To stop temperatures rising beyond a United Nations target that seeks to curb climate-change dangers most known reserves of fossil fuels will need to stay unburned.
About 531 billion tonnes of carbon have been emitted by burning oil, coal and gas, cutting down forests and making cement since 1750, the UN has said.
Bloomberg newsagency reports it added, in its first such estimate, capping greenhouse gas output at 840 billion tonnes gives a 50 per cent chance of meeting the UN target of restraining warming below two degrees Celsius.
“This gives you an indication of the space that’s available to us in terms of how much greenhouse gases we can emit to have a chance of stabilising the Earth’s climate,” Professor Rajendra Pachauri, chairman of the UN Intergovernmental Panel on Climate Change (IPCC), said in an interview in Stockholm with Bloomberg.
The data suggests the bulk of known fuel reserves will need to stay in the ground to meet the limit.
Reserves reported by listed companies, or a quarter of the total, equate to 762 billion tonnes of carbon-dioxide emissions, said a report this year by the London School of Economics’ climate research unit and nonprofit Climate Tracker Initiative.
That amount of CO2 contains 208 billion tonnes of carbon.
Cumulative carbon emissions must be capped at 800 billion tonnes to get a 66 per cent chance of staying below two degrees of warming and 880 billion tons to give a 33 per cent chance, the UN said.
The conclusions are part of a 36-page summary of the most important scientific knowledge on climate change, processed by the IPCC in its widest study into global warming.

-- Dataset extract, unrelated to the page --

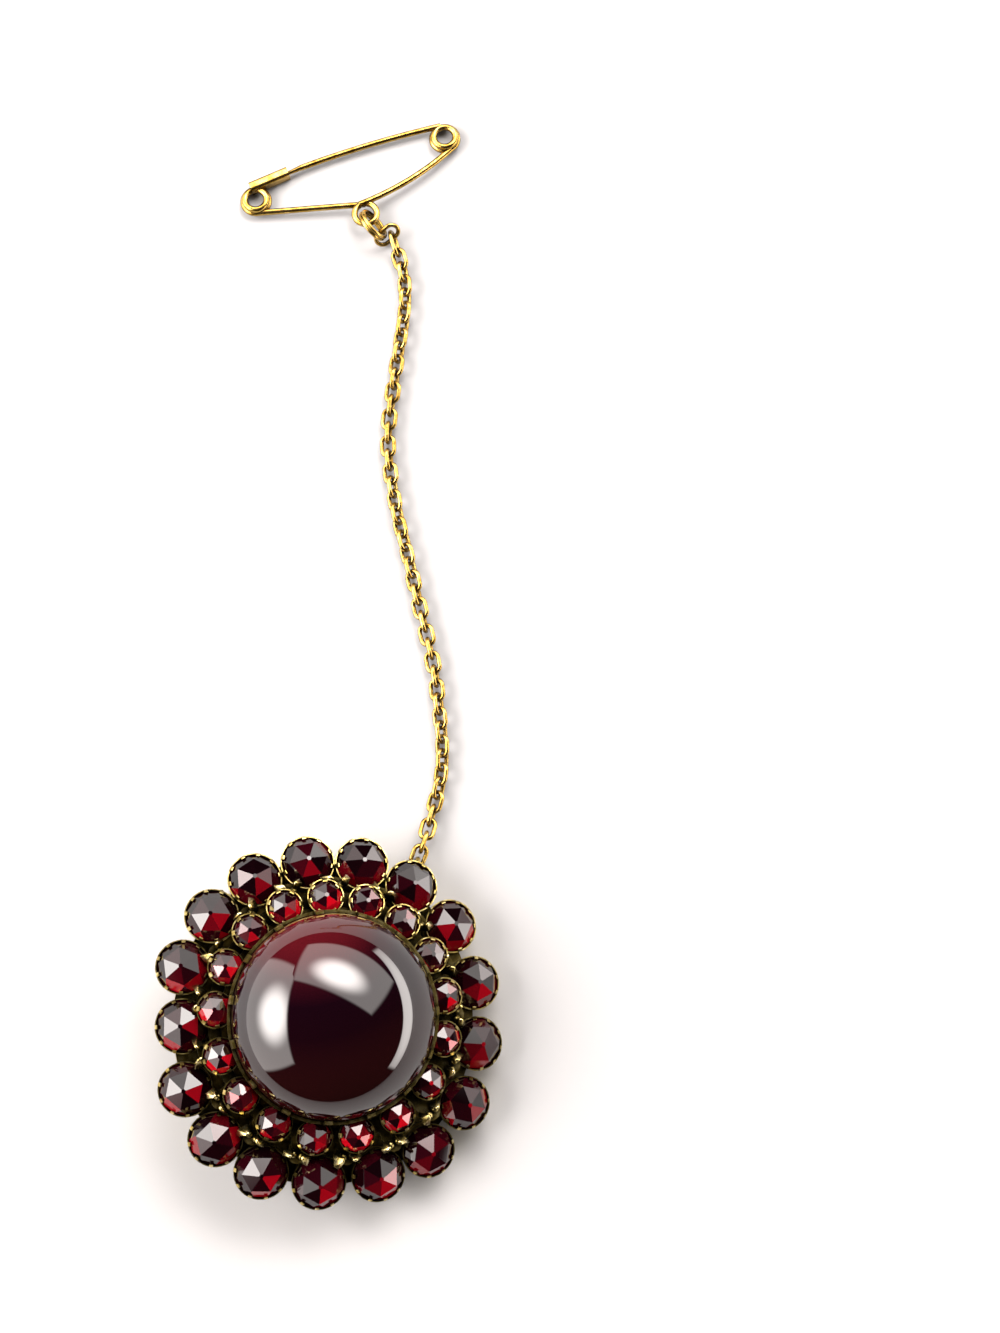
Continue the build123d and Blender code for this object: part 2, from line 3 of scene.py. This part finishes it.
import bmesh
import bpy
from mathutils import Matrix, Vector


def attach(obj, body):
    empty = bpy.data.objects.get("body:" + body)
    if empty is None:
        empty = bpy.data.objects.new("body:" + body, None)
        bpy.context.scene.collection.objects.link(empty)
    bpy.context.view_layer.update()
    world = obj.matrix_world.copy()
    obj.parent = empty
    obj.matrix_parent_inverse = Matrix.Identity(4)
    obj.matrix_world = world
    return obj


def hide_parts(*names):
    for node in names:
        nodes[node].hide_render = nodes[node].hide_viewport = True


# The looks of a garnet cluster brooch with its safety chain, on white card, in metres.

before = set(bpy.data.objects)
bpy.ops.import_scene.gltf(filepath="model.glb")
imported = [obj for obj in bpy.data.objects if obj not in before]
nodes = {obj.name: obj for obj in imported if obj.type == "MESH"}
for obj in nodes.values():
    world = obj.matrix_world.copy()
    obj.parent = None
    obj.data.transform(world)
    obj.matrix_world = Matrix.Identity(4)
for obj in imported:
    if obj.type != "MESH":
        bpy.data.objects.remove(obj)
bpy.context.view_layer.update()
MM = 0.001

# The middle of the head on the table, how far the head leans, and where its own zero lies
HEAD = Vector((-0.158, -28.332, 0)) * MM
HEAD_TILT = math.radians(11.202)
HEAD_ZERO = HEAD + Vector((-0.4855, 0, 2.392)) * MM
HEAD_TURN = Matrix.Translation(HEAD_ZERO) @ Matrix.Rotation(HEAD_TILT, 4, "Y")

# The dome, as in the part, with as many steps round it and up it as make it look smooth
DOME_RADIUS = 7.4 * MM
DOME_RISE = 5.4 * MM
DOME_GIRDLE = 5.3 * MM
DOME_TAPER = 0.55 * MM
DOME_FOOT_RADIUS = 6.7 * MM
DOME_FOOT = 0.35 * MM
DOME_SHIFT = 0.3 * MM
DOME_STEPS_ROUND = 192
DOME_STEPS_UP = 96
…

“We are not on a path that would lead us to respect that climate target,” said Professor Thomas Stocker, co-chairman of the group that drafted the UN report released in Stockholm.
Professor Stocker teaches climate science at the University of Bern in Switzerland.
The study strengthens the case for world leaders to set limits to future emissions, said Samantha Smith, head of the climate and energy program of environmental group WWF.
“This gives a clear scientific basis for a carbon budget and an indication of how much carbon we have already used and how much we have left before we start breaking planetary boundaries,” Ms Smith said in an interview in Stockholm with Bloomberg.
“This has gone from being an interesting piece of modeling to being something that now has solid foundation in the IPCC report.”
The best way to achieve cuts needed to control warming is by putting a price on emissions, Professor Pachauri told reporters.
“An extremely effective instrument would be to put a price on carbon.” he said.
“It’s only through the market that we might be able to get a large enough and a rapid enough response.”
Scientists including 20 Nobel Prize winners touted the idea of a global carbon budget in 2009.
Bloomberg reports calling themselves the Nobel Laureates Symposium, they signed a memorandum that said a carbon budget that set limits on global emissions was needed for 2020 and 2050.
Professor Pachauri was among the signatories.
Even if emissions from cement making and deforestation were halted, a maximum of 309 billion tonnes of fossil fuel-related emissions would be possible before the 50 per cent chance of meeting the two degree goal is lost, according to Bloomberg calculations based on the UN report’s numbers.
By comparison, cumulative carbon emissions from making cement and burning fossil fuels combined total 365 billion tonnes already.
The UN Environment Program estimates humans emit an annual 50 billion tonnes of carbon dioxide from all sources.
That’s about 13.6 billion tonnes of carbon with oxygen’s mass stripped out.